6. There was a strict no-dating-customers policy.
To ensure that none of the bunnies were dating the guests, Playboy would even send in undercover patrons to try to allure them. If a bunny obliged to someone's pass, their numbers would be tagged and reported for firing. "They had to keep a certain pretense," Bobbie said. "If men could just come into the Playboy Club with all these beautiful girls and just date them randomly, that would be bad. They had to keep it classy."
Bobbie ended up meeting her first husband, Jules (pictured above), who was 40 years her senior, at the Club. "He'd been coming into the Club all the time to see me and, you know, I couldn't give him my number," she said. "And one night he just waited for me after I'd got done with work and we got together that way." To avoid getting her in trouble, Jules didn't return to the Club after that and the two got married a couple years later. They enjoyed a marriage of 33 years until he passed.
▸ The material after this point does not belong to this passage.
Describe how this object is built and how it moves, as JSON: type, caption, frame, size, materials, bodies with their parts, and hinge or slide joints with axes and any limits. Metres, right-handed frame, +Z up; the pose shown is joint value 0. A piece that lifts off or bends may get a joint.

7. Celebrities came and went all the time.
"My first night on the job I met Johnny Carson and he was my first customer," she said. "And he immediately asked me to go for a ride with him in his limousine." Bobbie respected the Club's rules and politely let him know that it was her first day on the job. She also recalled stars like Henry Davis Jr. and Elton John, whom she introduced to the stage herself.
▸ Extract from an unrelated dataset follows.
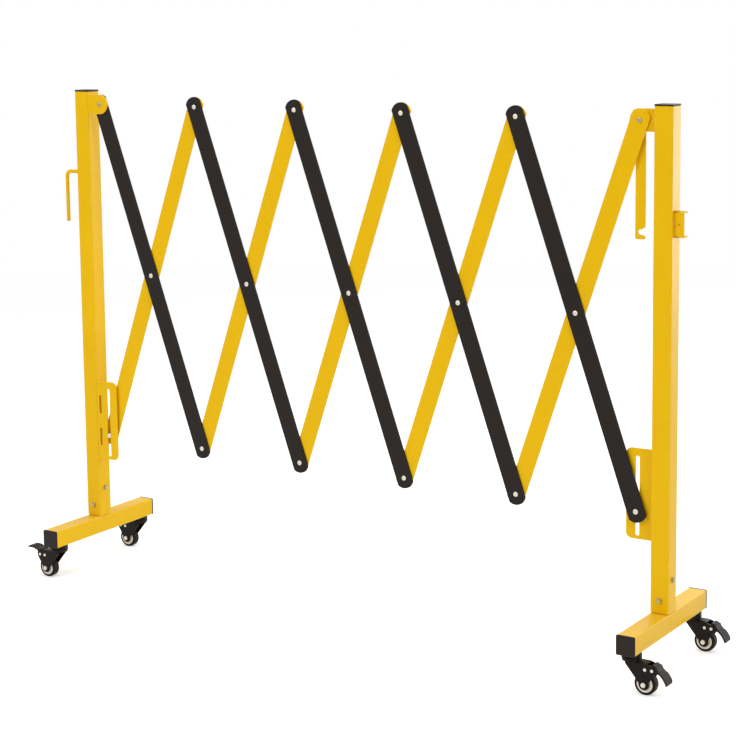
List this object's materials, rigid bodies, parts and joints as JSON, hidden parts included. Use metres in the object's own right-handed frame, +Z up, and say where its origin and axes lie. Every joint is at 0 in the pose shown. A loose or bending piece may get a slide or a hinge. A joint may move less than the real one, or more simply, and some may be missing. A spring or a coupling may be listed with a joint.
{
  "type": "safety barricade",
  "caption": "Expanding scissor-lattice safety barricade on braked swivel casters, with slotted end posts, a closing latch strap and a coupling hook and receiver.",
  "frame": {"origin": "on the floor under the middle of the whole barricade's bounding box, as it stands half opened", "axes": "+X along the lattice from the left post (with the hook) to the right post (with the receiver), +Y to the rear, the black bars facing -Y, +Z up"},
  "size_m": [1.4516, 0.31, 1.0033],
  "materials": {
    "yellow_paint": "safety yellow powder coat, satin",
    "black_paint": "black powder coat, satin",
    "black_plastic": "black moulded plastic, fine texture",
    "zinc_plate": "zinc plated steel, slightly dulled",
    "tyre_rubber": "black rubber tread",
    "hub_plastic": "cream moulded plastic",
    "pedal_plastic": "dark grey moulded plastic"
  },
  "bodies": {
    "left_frame": {"left_post": "yellow_paint", "left_base": "yellow_paint", "left_post_cap": "black_plastic", "left_base_cap_front": "black_plastic", "left_base_cap_rear": "black_plastic", "left_top_ear": "yellow_paint", "left_slot_bracket": "yellow_paint", "link_hook": "yellow_paint", "top_pin_left": "zinc_plate", "left_post_bolt_front": "zinc_plate", "left_post_bolt_side": "zinc_plate", "left_caster_front_stem": "zinc_plate", "left_caster_rear_stem": "zinc_plate"},
    "black_bar_1": {"black_bar_1": "black_paint"},
    "yellow_bar_1": {"yellow_bar_1": "yellow_paint", "slot_pin_left": "zinc_plate"},
    "black_bar_2": {"black_bar_2": "black_paint"},
    "yellow_bar_2": {"yellow_bar_2": "yellow_paint"},
    "black_bar_3": {"black_bar_3": "black_paint"},
    "yellow_bar_3": {"yellow_bar_3": "yellow_paint"},
    "black_bar_4": {"black_bar_4": "black_paint"},
    "yellow_bar_4": {"yellow_bar_4": "yellow_paint"},
    "black_bar_5": {"black_bar_5": "black_paint", "slot_pin_right": "zinc_plate"},
    "yellow_bar_5": {"yellow_bar_5": "yellow_paint"},
    "right_frame": {"right_post": "yellow_paint", "right_base": "yellow_paint", "right_post_cap": "black_plastic", "right_base_cap_front": "black_plastic", "right_base_cap_rear": "black_plastic", "right_top_ear": "yellow_paint", "right_slot_bracket": "yellow_paint", "link_receiver": "yellow_paint", "top_pin_right": "zinc_plate", "right_post_bolt_front": "zinc_plate", "right_post_bolt_side": "zinc_plate", "right_caster_front_stem": "zinc_plate", "right_caster_rear_stem": "zinc_plate"},
    "latch_strap": {"latch_strap": "yellow_paint"},
    "left_caster_front_swivel": {"left_caster_front_fork": "black_paint", "left_caster_front_axle": "zinc_plate"},
    "left_caster_front_wheel": {"left_caster_front_tyre": "tyre_rubber", "left_caster_front_hub": "hub_plastic"},
    "left_caster_front_brake": {"left_caster_front_pedal": "pedal_plastic"},
    "left_caster_rear_swivel": {"left_caster_rear_fork": "black_paint", "left_caster_rear_axle": "zinc_plate"},
    "left_caster_rear_wheel": {"left_caster_rear_tyre": "tyre_rubber", "left_caster_rear_hub": "hub_plastic"},
    "left_caster_rear_brake": {"left_caster_rear_pedal": "pedal_plastic"},
    "right_caster_front_swivel": {"right_caster_front_fork": "black_paint", "right_caster_front_axle": "zinc_plate"},
    "right_caster_front_wheel": {"right_caster_front_tyre": "tyre_rubber", "right_caster_front_hub": "hub_plastic"},
    "right_caster_front_brake": {"right_caster_front_pedal": "pedal_plastic"},
    "right_caster_rear_swivel": {"right_caster_rear_fork": "black_paint", "right_caster_rear_axle": "zinc_plate"},
    "right_caster_rear_wheel": {"right_caster_rear_tyre": "tyre_rubber", "right_caster_rear_hub": "hub_plastic"},
    "right_caster_rear_brake": {"right_caster_rear_pedal": "pedal_plastic"}
  },
  "joints": [
    {"name": "lattice_fold", "type": "hinge", "parent": "left_frame", "child": "black_bar_1", "pos_m": [-0.60072, 0, 0.97496], "axis": [0, -1, 0], "range_deg": [-16.19, 16.2]},
    {"name": "crossing_1", "type": "hinge", "parent": "black_bar_1", "child": "yellow_bar_1", "pos_m": [-0.48011, 0, 0.6294], "axis": [0, -1, 0], "range_deg": [-32.4, 32.4]},
    {"name": "foot_joint_1", "type": "hinge", "parent": "black_bar_1", "child": "yellow_bar_2", "pos_m": [-0.3595, 0, 0.28385], "axis": [0, -1, 0], "range_deg": [-32.4, 32.4]},
    {"name": "crossing_2", "type": "hinge", "parent": "yellow_bar_2", "child": "black_bar_2", "pos_m": [-0.2389, 0, 0.6294], "axis": [0, -1, 0], "range_deg": [-32.4, 32.4]},
    {"name": "top_joint_2", "type": "hinge", "parent": "yellow_bar_2", "child": "black_bar_3", "pos_m": [-0.11829, 0, 0.97496], "axis": [0, -1, 0], "range_deg": [-32.4, 32.4]},
    {"name": "crossing_3", "type": "hinge", "parent": "black_bar_3", "child": "yellow_bar_3", "pos_m": [0.00231, 0, 0.6294], "axis": [0, -1, 0], "range_deg": [-32.4, 32.4]},
    {"name": "foot_joint_3", "type": "hinge", "parent": "black_bar_3", "child": "yellow_bar_4", "pos_m": [0.12292, 0, 0.28385], "axis": [0, -1, 0], "range_deg": [-32.4, 32.4]},
    {"name": "crossing_4", "type": "hinge", "parent": "yellow_bar_4", "child": "black_bar_4", "pos_m": [0.24353, 0, 0.6294], "axis": [0, -1, 0], "range_deg": [-32.4, 32.4]},
    {"name": "top_joint_4", "type": "hinge", "parent": "yellow_bar_4", "child": "black_bar_5", "pos_m": [0.36413, 0, 0.97496], "axis": [0, -1, 0], "range_deg": [-32.4, 32.4]},
    {"name": "crossing_5", "type": "hinge", "parent": "black_bar_5", "child": "yellow_bar_5", "pos_m": [0.48474, 0, 0.6294], "axis": [0, -1, 0], "range_deg": [-32.4, 32.4]},
    {"name": "right_post_joint", "type": "hinge", "parent": "yellow_bar_5", "child": "right_frame", "pos_m": [0.60535, 0, 0.97496], "axis": [0, -1, 0], "range_deg": [-16.2, 16.2]},
    {"name": "latch_swing", "type": "hinge", "parent": "right_frame", "child": "latch_strap", "pos_m": [0.60535, 0, 0.97496], "axis": [0, 1, 0], "range_deg": [0, 100]},
    {"name": "left_caster_front_swivel", "type": "hinge", "parent": "left_frame", "child": "left_caster_front_swivel", "pos_m": [-0.64882, -0.128, 0.02], "axis": [0, 0, 1], "continuous": true},
    {"name": "left_caster_front_spin", "type": "hinge", "parent": "left_caster_front_swivel", "child": "left_caster_front_wheel", "pos_m": [-0.67682, -0.128, 0.02], "axis": [0, 1, 0], "continuous": true},
    {"name": "left_caster_front_brake", "type": "hinge", "parent": "left_caster_front_swivel", "child": "left_caster_front_brake", "pos_m": [-0.69182, -0.128, 0.047], "axis": [0, -1, 0], "range_deg": [0, 58]},
    {"name": "left_caster_rear_swivel", "type": "hinge", "parent": "left_frame", "child": "left_caster_rear_swivel", "pos_m": [-0.64882, 0.128, 0.02], "axis": [0, 0, 1], "continuous": true},
    {"name": "left_caster_rear_spin", "type": "hinge", "parent": "left_caster_rear_swivel", "child": "left_caster_rear_wheel", "pos_m": [-0.67682, 0.128, 0.02], "axis": [0, 1, 0], "continuous": true},
    {"name": "left_caster_rear_brake", "type": "hinge", "parent": "left_caster_rear_swivel", "child": "left_caster_rear_brake", "pos_m": [-0.69182, 0.128, 0.047], "axis": [0, -1, 0], "range_deg": [0, 58]},
    {"name": "right_caster_front_swivel", "type": "hinge", "parent": "right_frame", "child": "right_caster_front_swivel", "pos_m": [0.65345, -0.128, 0.02], "axis": [0, 0, 1], "continuous": true},
    {"name": "right_caster_front_spin", "type": "hinge", "parent": "right_caster_front_swivel", "child": "right_caster_front_wheel", "pos_m": [0.68145, -0.128, 0.02], "axis": [0, 1, 0], "continuous": true},
    {"name": "right_caster_front_brake", "type": "hinge", "parent": "right_caster_front_swivel", "child": "right_caster_front_brake", "pos_m": [0.69645, -0.128, 0.047], "axis": [0, 1, 0], "range_deg": [-58, 0]},
    {"name": "right_caster_rear_swivel", "type": "hinge", "parent": "right_frame", "child": "right_caster_rear_swivel", "pos_m": [0.65345, 0.128, 0.02], "axis": [0, 0, 1], "continuous": true},
    {"name": "right_caster_rear_spin", "type": "hinge", "parent": "right_caster_rear_swivel", "child": "right_caster_rear_wheel", "pos_m": [0.68145, 0.128, 0.02], "axis": [0, 1, 0], "continuous": true},
    {"name": "right_caster_rear_brake", "type": "hinge", "parent": "right_caster_rear_swivel", "child": "right_caster_rear_brake", "pos_m": [0.69645, 0.128, 0.047], "axis": [0, 1, 0], "range_deg": [-58, 0]}
  ],
  "couplings": [
    {"joint": "crossing_1", "follows": "lattice_fold", "ratio": -2},
    {"joint": "foot_joint_1", "follows": "lattice_fold", "ratio": -2},
    {"joint": "crossing_2", "follows": "lattice_fold", "ratio": 2},
    {"joint": "top_joint_2", "follows": "lattice_fold", "ratio": 2},
    {"joint": "crossing_3", "follows": "lattice_fold", "ratio": -2},
    {"joint": "foot_joint_3", "follows": "lattice_fold", "ratio": -2},
    {"joint": "crossing_4", "follows": "lattice_fold", "ratio": 2},
    {"joint": "top_joint_4", "follows": "lattice_fold", "ratio": 2},
    {"joint": "crossing_5", "follows": "lattice_fold", "ratio": -2},
    {"joint": "right_post_joint", "follows": "lattice_fold", "ratio": 1}
  ]
}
8. Clients always wanted to touch their tails.
"They would play with the Playboy bunny tail and they would think you wouldn't feel it," Bobbie said. "I could tell when someone was pulling at it and I'd turn around and give them a look and I'd be like, 'You're not supposed to do that!' But they loved to do that." With alcohol involved and drunk men, Bobbie did experience her fair share of vulgar and inappropriate clients. But aside from that, she doesn't dislike one thing about the job even to this day.
"I worked there a long time and I treated the job with respect and class, and I just had the best time," she said. "I look back and don't see one bad thing. In fact, I dream of it at that I'm back there serving drinks. I loved it. I will always be a bunny."